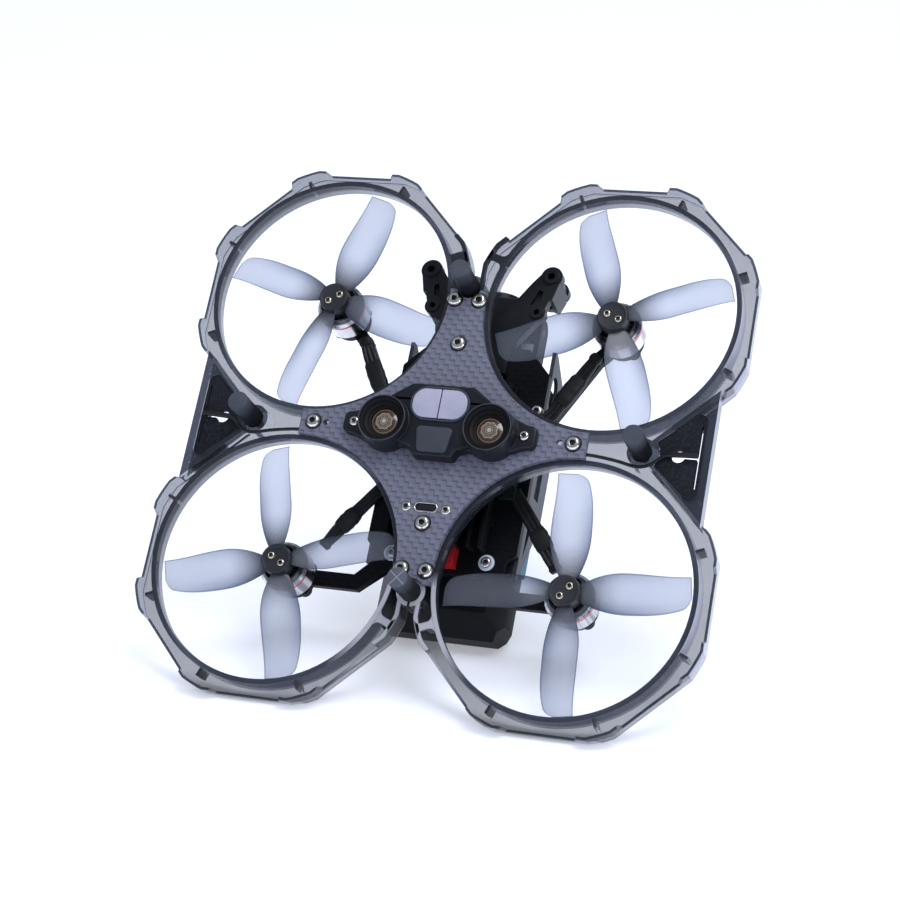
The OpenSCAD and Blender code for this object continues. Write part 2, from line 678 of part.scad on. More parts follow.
module camera_cage() color("#1a1b1f") difference() {
    union() {
        translate([0, 0, cage_z]) linear_extrude(4.19) {
            cage_2d();
            mirror([1, 0]) cage_2d();
        }
        mirror_x() {
            translate([24.4, 75, cage_z - 1]) cylinder(r = 3.1, h = 14.5);
            translate([21, 59.8, cage_z - 0.8]) cylinder(r = 2.6, h = 3);
            translate([0, 0, arm_top + 5.8]) linear_extrude(3.6) horn_tip_2d();
            // Upright web between the tiers
            translate([24.2, 66, cage_z]) rotate(-14) cube([2, 8, 14]);
        }
    }
    mirror_x() {
        translate([24.4, 75, cage_z - 2]) cylinder(r = 1.5, h = 5.2);
        translate([21, 59.8, cage_z - 2]) cylinder(r = 1.2, h = 5.2);
        translate([0, 0, cage_z - 1]) linear_extrude(3.4)
            polygon([[17.4, 62.4], [21.6, 64.6], [22.2, 68.6], [20.4, 69.4]]);
    }
    translate([0, post_screws[0].y, cage_z - 1]) cylinder(r = 3, h = 8);
    translate([0, 51, arm_z - 6]) linear_extrude(4.4) round_rect(7, 6, 1);
}

// ---- side plates ---------------------------------------------------------

module side_profile() difference() {
    polygon([[-44, arm_top], [-44, arm_top + 3], [-17, side_top], [38, side_top], [47, arm_top + 3.4],
             [47, arm_top]]);
    translate([31.5, 51.6]) rotate(8) stadium(15, 8.6);
    polygon([[-35, arm_top + 4], [-16.5, side_top - 9], [-16.5, arm_top + 4]]);
    polygon([[-10.5, arm_top + 4.6], [-10.5, side_top - 9], [17, side_top - 9], [17, arm_top + 4.6]]);
}

// Plates stand on the arm plate's edges
module side_plates() color("#6a7383") mirror_x()
    translate([side_x - 1.5, 0, 0]) rotate([90, 0, 90]) linear_extrude(1.5) side_profile();

// ---- battery bay ---------------------------------------------------------

battery_front = 8;
tray_t = 1.4;
battery_bottom = arm_top + tray_t + 0.25;

module battery_tray() color("#1e2025") difference() {
    translate([-27.9, -44, arm_top + eps]) cube([55.8, 78, tray_t]);
    for (p = post_screws) translate([p.x, p.y, arm_top - 1]) cylinder(r = 3, h = 5);
    for (p = concat(washer_at, plain_at)) translate([p.x, p.y, arm_top - 1]) cylinder(r = 1.7, h = 5);
}

module battery_socket() color("#2a2c31") difference() {
    translate([-14, battery_front + 0.4, battery_bottom + 1]) cube([28, 5, 14]);
    for (x = [-6, 6])
        translate([x, battery_front, battery_bottom + 8]) rotate([-90, 0, 0]) cylinder(r = 2.6, h = 4);
}

module flight_stack() color("#155e34") for (z = [0, 7]) {
    translate([-17, 17.5, arm_top + tray_t + 3 + z]) cube([34, 14, 1.6]);
    translate([-8, 20, arm_top + tray_t + 4.6 + z]) cube([12, 9, 1.6]);
}

module stack_cover() color("#202228") difference() {
    translate([-27.8, 14, arm_top + tray_t + 2 * eps]) cube([55.6, 20.5, side_top + 2 - arm_top - tray_t]);
    translate([-26.2, 15.6, arm_top]) cube([52.4, 17.4, side_top - arm_top + 0.4]);
    for (x = [-6, 6])
        translate([x, 12, battery_bottom + 8]) rotate([-90, 0, 0]) cylinder(r = 1.8, h = 5);
}

module gps_module() color("#d8d4c8") {
    translate([0, 24.2, side_top + 2 + 3 * eps]) linear_extrude(1.4) round_rect(20, 18, 1.5);
    translate([0, 24.2, side_top + 3.4 + eps]) linear_extrude(3.6) round_rect(16, 16, 1);
}

// ---- gimbal and camera ---------------------------------------------------

module damper_balls() color("#2c2f36") for (x = [-12, 12], z = [52, 64])
    translate([x, 34.51, z]) rotate([-90, 0, 0]) rotate_extrude()
        polygon([[0, 0], [2, 0], [2, 0.6], [3.1, 1.8], [3.4, 2.9], [3.1, 4], [2, 5.2], [2, 5.8], [0, 5.8]]);

module gimbal_bracket() color("#2b2d33") difference() {
    union() {
        translate([-19.4, 40.32, 48]) cube([38.8, 2.6, 20]);
        for (s = [-1, 1]) translate([s * 18.4 - 1, 40.32, 0]) {
            translate([0, 0, cam_z - 5]) cube([2, cam_y - 40.32, 10]);
            translate([0, cam_y - 40.32, cam_z]) rotate([0, 90, 0]) cylinder(r = 5, h = 2);
        }
    }
    translate([-30, cam_y, cam_z]) rotate([0, 90, 0]) cylinder(r = 2.05, h = 60);
    translate([-9, 38, 52]) cube([18, 8, 12]);
}

// Tilt motor can on the +X arm of the bracket
module gimbal_motor() color("#3a3d45")
    translate([19.41, cam_y, cam_z]) rotate([0, 90, 0]) tube(6.4, 2.1, 4.6);

module camera_body() color("#202227") difference() {
    union() {
        intersection() {
            translate([-14, cam_y - 11, cam_z - 11]) cube([28, 21, 22]);
            translate([-30, cam_y, cam_z]) rotate([0, 90, 0]) cylinder(r = cam_sweep, h = 60);
        }
        // Trunnions
        translate([-19.3, cam_y, cam_z]) rotate([0, 90, 0]) cylinder(r = 2, h = 42.8);
        for (x = [-17.2, 14]) translate([x, cam_y, cam_z]) rotate([0, 90, 0]) cylinder(r = 4.5, h = 3.2);
        translate([0, cam_y + 8, cam_z]) rotate([-90, 0, 0]) cylinder(r = 8.6, h = 5);
    }
    translate([0, cam_y + 9, cam_z]) rotate([-90, 0, 0]) cylinder(r = 7.2, h = 8);
}

module camera_lens() color("#10151c") translate([0, cam_y + 9.01, cam_z]) rotate([-90, 0, 0])
    intersection() {
        cylinder(r = 7.15, h = 6);
        translate([0, 0, -12]) sphere(r = 17);
    }

// ---- battery -------------------------------------------------------------

// Depth of each button inside its well when it is released
latch_sunk = 1.6;
power_sunk = 1.5;

module battery_shell() intersection() {
    // Plan: chamfered rear corners
    slab([[-battery_hw, battery_front], [battery_hw, battery_front], [battery_hw, 6 - battery_rear],
          [battery_hw - 4, -battery_rear], [4 - battery_hw, -battery_rear],
          [-battery_hw, 6 - battery_rear]], 0, 100);
    // End view: sloped lower corners
    translate([0, 40, 0]) rotate([90, 0, 0]) linear_extrude(140)
        polygon([[-20, battery_bottom], [20, battery_bottom], [battery_hw, battery_bottom + 10],
                 [battery_hw, battery_top - 4], [battery_hw - 4, battery_top],
                 [4 - battery_hw, battery_top], [-battery_hw, battery_top - 4], [-battery_hw, battery_bottom + 10]]);
    // Side view: the rear end rises
    translate([-60, 0, 0]) rotate([90, 0, 90]) linear_extrude(120)
        polygon([[20, battery_bottom], [8 - battery_rear, battery_bottom],
                 [-battery_rear, battery_bottom + 11], [-battery_rear, battery_top - 5],
                 [5 - battery_rear, battery_top], [20, battery_top]]);
}

module battery_pack() color("#26282e") difference() {
    battery_shell();
    // Wells for the release buttons and the power button
    mirror_x() translate([battery_hw - latch_sunk - latch_travel - 0.2, -38.6, 56.6]) cube([6, 15.2, 9.8]);
    translate([0, -52, battery_top - power_sunk - power_travel - 0.1]) cylinder(r = 4.6, h = 6);
    // Contact holes at the nose
    for (x = [-10, 0, 10])
        translate([x, battery_front - 3, battery_bottom + 8]) rotate([-90, 0, 0]) cylinder(r = 1.2, h = 6);
    // Grip grooves across the top
    for (i = [0 : 3]) translate([-14, -20 + i * 5, battery_top - 0.8]) cube([28, 1.6, 2]);
}

// Release pad on the +X flank; it stands proud and is pressed inwards
module latch_button() translate([battery_hw - latch_sunk, -38.4, 56.8])
    cube([latch_sunk + latch_travel + 0.6, 14.8, 9.4]);

module power_button() color("#c43a2c")
    translate([0, -52, battery_top - power_sunk]) cylinder(r = 4.5, h = power_sunk + 0.6);

// ---- assembly ------------------------------------------------------------

belly_plate();
duct_frame_right();
duct_frame_left();
side_pads();
antennas();
rubber_feet();
plate_screws();
small_screws();
vision_housing();
vision_lens_rims();
vision_lenses();
range_window();
vision_cap();
usb_port();
core_shell();
main_board();
esc_board();
heat_sink();
arm_plate();
frame_standoffs();
frame_screws();
motor_bases();
motor_stators();
motor_coils();
motor_bearings();
motor_screws();
motor_wires();
wire_collars();
camera_cage();
side_plates();
battery_tray();
battery_socket();
flight_stack();
stack_cover();
gps_module();
damper_balls();
gimbal_bracket();
gimbal_motor();
camera_body();
camera_lens();
battery_pack();
color("#0f5a78") latch_button();  // latch_button_right
color("#0f5a78") mirror([1, 0, 0]) latch_button();  // latch_button_left
power_button();
color("#e6e7ec") rotor(quads[0]) bell(screw_turn[0]);  // bell_fr
color("#9a9da6") rotor(quads[0]) magnets();  // magnets_fr
color("#aab4cc") rotor(quads[0]) propeller(blade_turn[0], screw_turn[0]);  // propeller_fr
color("#cfcabf") rotor(quads[0]) prop_screws(screw_turn[0]);  // prop_screws_fr
color("#e6e7ec") rotor(quads[1]) bell(screw_turn[1]);  // bell_fl
color("#9a9da6") rotor(quads[1]) magnets();  // magnets_fl
color("#aab4cc") rotor(quads[1]) propeller(blade_turn[1], screw_turn[1]);  // propeller_fl
color("#cfcabf") rotor(quads[1]) prop_screws(screw_turn[1]);  // prop_screws_fl
color("#e6e7ec") rotor(quads[2]) bell(screw_turn[2]);  // bell_rr
color("#9a9da6") rotor(quads[2]) magnets();  // magnets_rr
color("#aab4cc") rotor(quads[2]) propeller(blade_turn[2], screw_turn[2]);  // propeller_rr
color("#cfcabf") rotor(quads[2]) prop_screws(screw_turn[2]);  // prop_screws_rr
color("#e6e7ec") rotor(quads[3]) bell(screw_turn[3]);  // bell_rl
color("#9a9da6") rotor(quads[3]) magnets();  // magnets_rl
color("#aab4cc") rotor(quads[3]) propeller(blade_turn[3], screw_turn[3]);  // propeller_rl
color("#cfcabf") rotor(quads[3]) prop_screws(screw_turn[3]);  // prop_screws_rl
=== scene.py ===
"""Looks of a ducted four-rotor drone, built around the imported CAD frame.

Row frame, metres: +Z up, +Y forward, +X to the drone's right. The drone is seen from below,
standing on its tail, so the floor is a tilted plane under the rear ducts and the battery.
"""
import json
import math
import random

import bmesh
import bpy
from mathutils import Matrix, Vector

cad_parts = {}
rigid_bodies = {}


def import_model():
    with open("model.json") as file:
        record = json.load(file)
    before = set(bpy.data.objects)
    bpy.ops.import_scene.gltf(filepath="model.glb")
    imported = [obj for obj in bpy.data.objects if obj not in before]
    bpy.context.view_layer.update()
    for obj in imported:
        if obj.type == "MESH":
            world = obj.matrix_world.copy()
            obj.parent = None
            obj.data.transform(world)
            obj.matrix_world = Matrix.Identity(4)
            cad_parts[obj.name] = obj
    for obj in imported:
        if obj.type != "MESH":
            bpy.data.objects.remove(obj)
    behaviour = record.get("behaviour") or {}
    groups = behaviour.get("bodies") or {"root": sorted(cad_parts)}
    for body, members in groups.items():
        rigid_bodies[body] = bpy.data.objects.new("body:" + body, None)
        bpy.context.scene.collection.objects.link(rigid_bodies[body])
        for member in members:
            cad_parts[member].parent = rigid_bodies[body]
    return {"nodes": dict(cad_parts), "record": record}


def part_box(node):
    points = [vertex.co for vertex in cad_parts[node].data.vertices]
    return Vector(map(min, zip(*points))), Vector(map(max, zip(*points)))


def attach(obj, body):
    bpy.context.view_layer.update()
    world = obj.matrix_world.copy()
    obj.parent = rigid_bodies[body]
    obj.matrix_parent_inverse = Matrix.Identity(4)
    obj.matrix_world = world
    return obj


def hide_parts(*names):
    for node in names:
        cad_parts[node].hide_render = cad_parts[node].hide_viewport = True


for leftover in list(bpy.data.objects):
    bpy.data.objects.remove(leftover)
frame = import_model()
nodes = frame["nodes"]
bpy.context.view_layer.update()

MM = 0.001
BODY_OF = {node: body for body, members in frame["record"]["behaviour"]["bodies"].items()
           for node in members}
SLOT_OF = {part["node"]: part["material_slot"] for part in frame["record"]["subparts"]}
# Signs of each rotor's place, as (towards +X, towards +Y)
ROTORS = {"fr": (1, 1), "fl": (-1, 1), "rr": (1, -1), "rl": (-1, -1)}
random.seed(7)


# ---- node helpers ---------------------------------------------------------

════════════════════

| Exercise objective |
Copy exactly the lines from the line with "rotor(quads[1]) propeller(blade_turn[1], screw_turn[1]);" up to and including the line with "before = set(bpy.data.objects)", and no other lines.

| Answer to this task |
color("#aab4cc") rotor(quads[1]) propeller(blade_turn[1], screw_turn[1]);  // propeller_fl
color("#cfcabf") rotor(quads[1]) prop_screws(screw_turn[1]);  // prop_screws_fl
color("#e6e7ec") rotor(quads[2]) bell(screw_turn[2]);  // bell_rr
color("#9a9da6") rotor(quads[2]) magnets();  // magnets_rr
color("#aab4cc") rotor(quads[2]) propeller(blade_turn[2], screw_turn[2]);  // propeller_rr
color("#cfcabf") rotor(quads[2]) prop_screws(screw_turn[2]);  // prop_screws_rr
color("#e6e7ec") rotor(quads[3]) bell(screw_turn[3]);  // bell_rl
color("#9a9da6") rotor(quads[3]) magnets();  // magnets_rl
color("#aab4cc") rotor(quads[3]) propeller(blade_turn[3], screw_turn[3]);  // propeller_rl
color("#cfcabf") rotor(quads[3]) prop_screws(screw_turn[3]);  // prop_screws_rl
=== scene.py ===
"""Looks of a ducted four-rotor drone, built around the imported CAD frame.

Row frame, metres: +Z up, +Y forward, +X to the drone's right. The drone is seen from below,
standing on its tail, so the floor is a tilted plane under the rear ducts and the battery.
"""
import json
import math
import random

import bmesh
import bpy
from mathutils import Matrix, Vector

cad_parts = {}
rigid_bodies = {}


def import_model():
    with open("model.json") as file:
        record = json.load(file)
    before = set(bpy.data.objects)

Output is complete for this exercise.